© 2009 MLB Advanced Media, L.P. All rights reserved.

07/30/09 1:13 AM ET

McGehees team up to start, finish win

Son throws first pitch for cerebral palsy before slugger's homer

MILWAUKEE -- Casey McGehee's son provided the proper start. Dad delivered the finish.

McGehee came off the Brewers' bench and delivered a go-ahead, two-run home run in the sixth inning of a much-needed, 7-5 win over the Nationals on Wednesday at Miller Park. He went deep a few hours after two-year-old Mackail McGehee -- "He would say he's 'two-point-five,'" dad says -- threw the ceremonial first pitch.

Mackail has cerebral palsy (CP), a brain disorder that will be with him for the rest of his life. He was on hand to highlight an initiative by a group of Brewers wives that raised $50,000 for United Cerebral Palsy, an organization that, according to its Web site, serves more than 176,000 children and adults with disabilities every day.

"As a father, that's going to me a moment I remember for a long time," said the elder McGehee, fighting back tears. "He's something special. To go through what he's going through and to keep on plugging, no one even notices he has anything wrong with him most of the time.

"He's been a big inspiration to me. The way some of the guys have taken to him is really special. If you would have asked me a few years ago if I would even be on a big league field, let alone be able to share it with my son in any way, shape or form, I was pretty lucky to have that happen."

Mackail -- Casey and Sarah McGehee usually call their son, "Mack" -- suffered brain damage either in the womb or during childbirth, Casey said, but, "we've been really fortunate that there have been no signs of doing anything to his cognitive ability. As far as his speech and his understanding, he's way ahead of the curve. He has a tough time walking around on his own, but he's getting better."

Mack's good buddy Prince Fielder helped in that department. He walked young Mack onto the field while dad settled behind the plate to receive the first pitch. Two of the New Berlin, Wis., therapists who work with Mack each week were also on hand.

Mackail stayed at Miller Park for dad's clutch hit, which helped the Brewers win for just the eighth time in 24 games this month and remain four games behind the National League Central-leading Cubs. He went home after the game but spoke with dad via telephone.

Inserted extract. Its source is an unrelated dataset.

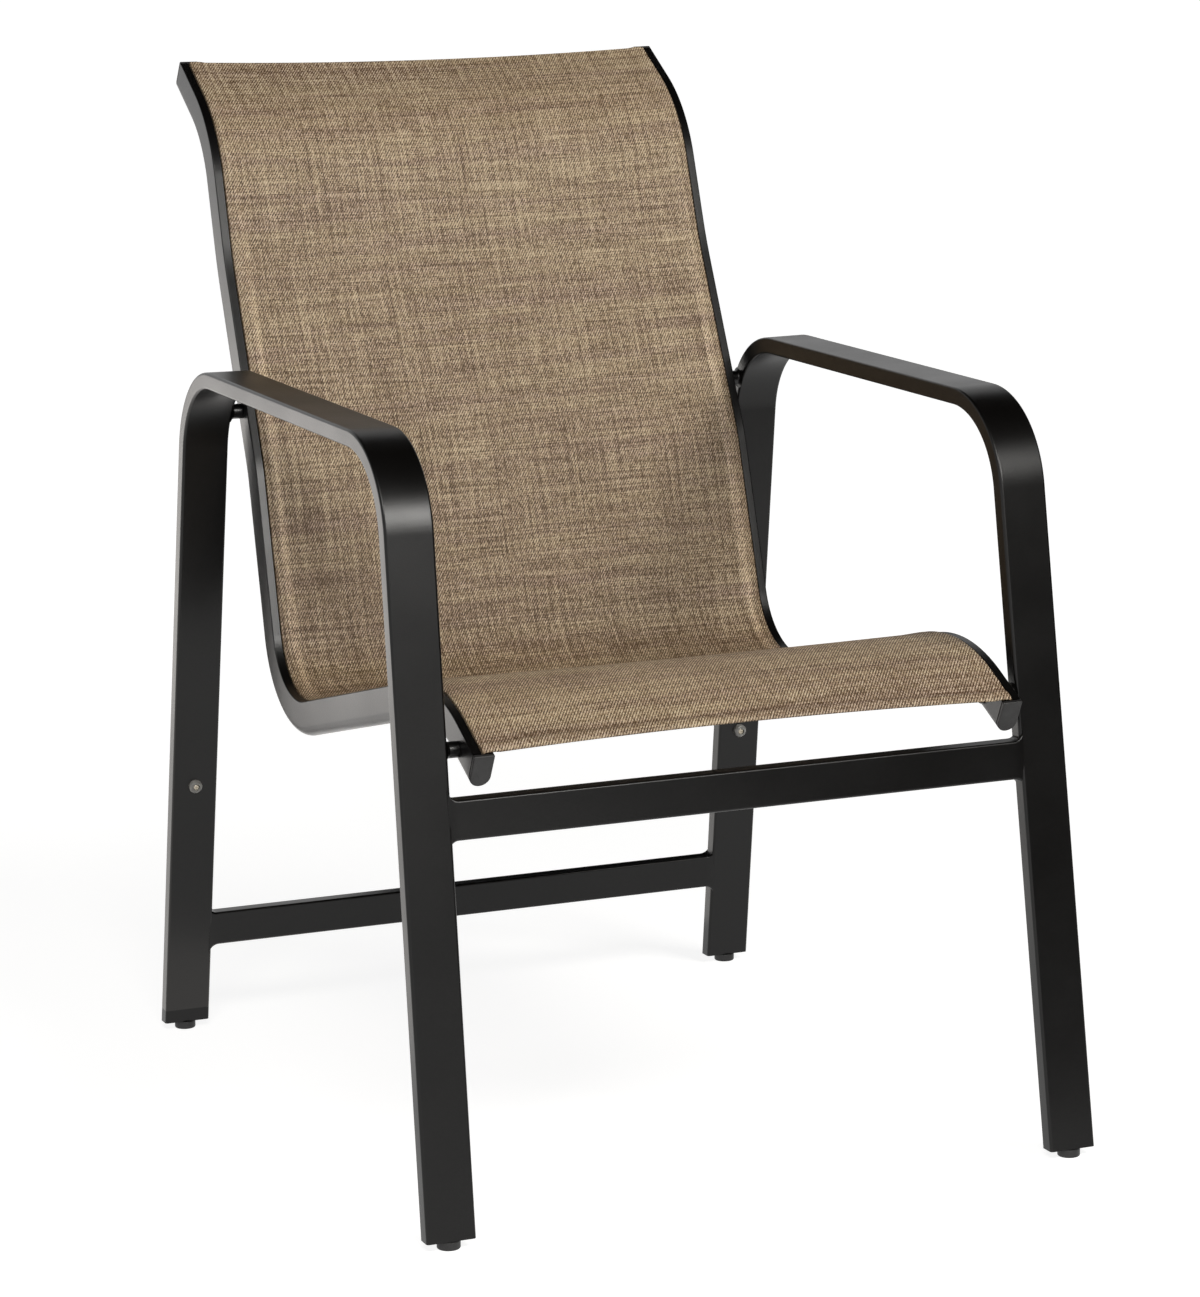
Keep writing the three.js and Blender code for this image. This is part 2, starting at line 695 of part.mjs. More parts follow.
function legPlug(from, to, levelAt, foot) {
  const slack = 2 * (BAR_WALL + GAP);
  const outline = roundedRectangle(BAR_WIDTH - slack, BAR_THICK - slack, BAR_CORNER - 1, 1);
  const block = sweep(shapeOf(outline), [frame.at(from), frame.at(to)]);
  levelLegEnd(block, frame.at(levelAt));
  const { stem, stemLength } = GLIDE;
  const bore = new THREE.CylinderGeometry(stem + GAP, stem + GAP, 2 * stemLength + 1, 10);
  bore.rotateX(Math.PI / 2).translate(foot.x, foot.y, LEG_END);
  return cut(block, [bore.applyMatrix4(chairToSide)]);
}

// Stack bumpers

function stackBumper() {
  const { radius, dome, bore, recess, seat } = BUMPER;
  const rim = recess + 0.6;
  const shoulder = 1.5;
  const crown = arc(rim, shoulder, 1, 0, 90, 3).map(({ x, y }) => [
    rim + (x - rim) * (radius - rim),
    shoulder + (y - shoulder) * (dome - shoulder),
  ]);
  const profile = [
    [bore, GAP],
    [radius, GAP],
    ...crown,
    [recess, dome],
    [recess, seat],
    [bore, seat],
    [bore, GAP],
  ];
  return onBumperFace(turned(profile, 14));
}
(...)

"Good hit, daddy!" Mack said.

"That was about as good a, 'congratulations,' as I could get," Casey said. "You can't help but smile when you see him. He makes the bad days a little easier and the good days that much better. You just can't help smiling when you see how he reacts. As young as he is, he gets it a little bit."

The Brewers plucked McGehee off waivers from the Cubs last October, so he and Sarah spent the winter meeting their new teammates. Among them were Jeff Suppan and his wife, Dana, who came up with the idea to use the Brewers Wives' jersey raffle, plus a donation from principal owner Mark Attanasio and his wife, Debbie, as a fundraiser for CP.

"I think that's part of the reason why this team is going to be good," McGehee said. "Here I am, the newcomer, and from the first day of Spring Training, everybody made me feel welcome. Someone told me at the Winter Warm-Up, 'Welcome to the family.' For everyone to be so supporting of my family, it shows why this team may be a little down right now, but we're definitely not done."

Mack usually attends every Brewers home game. He'll also be along when the Brewers travel to San Diego and Los Angeles beginning Friday. Casey McGehee is a Santa Cruz, Calif., native.

Perhaps dad will have a few more clutch hits in store.

"I play for him every time I walk out there," McGehee said. "When it's all said and done, I hope he can look back and be proud of the way his dad went about his business. I feel like I'm going out there setting an example for him every time I'm out there, whether he's a weatherman, in baseball, or whatever it is that he does."

Adam McCalvy is a reporter for MLB.com. This story was not subject to the approval of Major League Baseball or its clubs.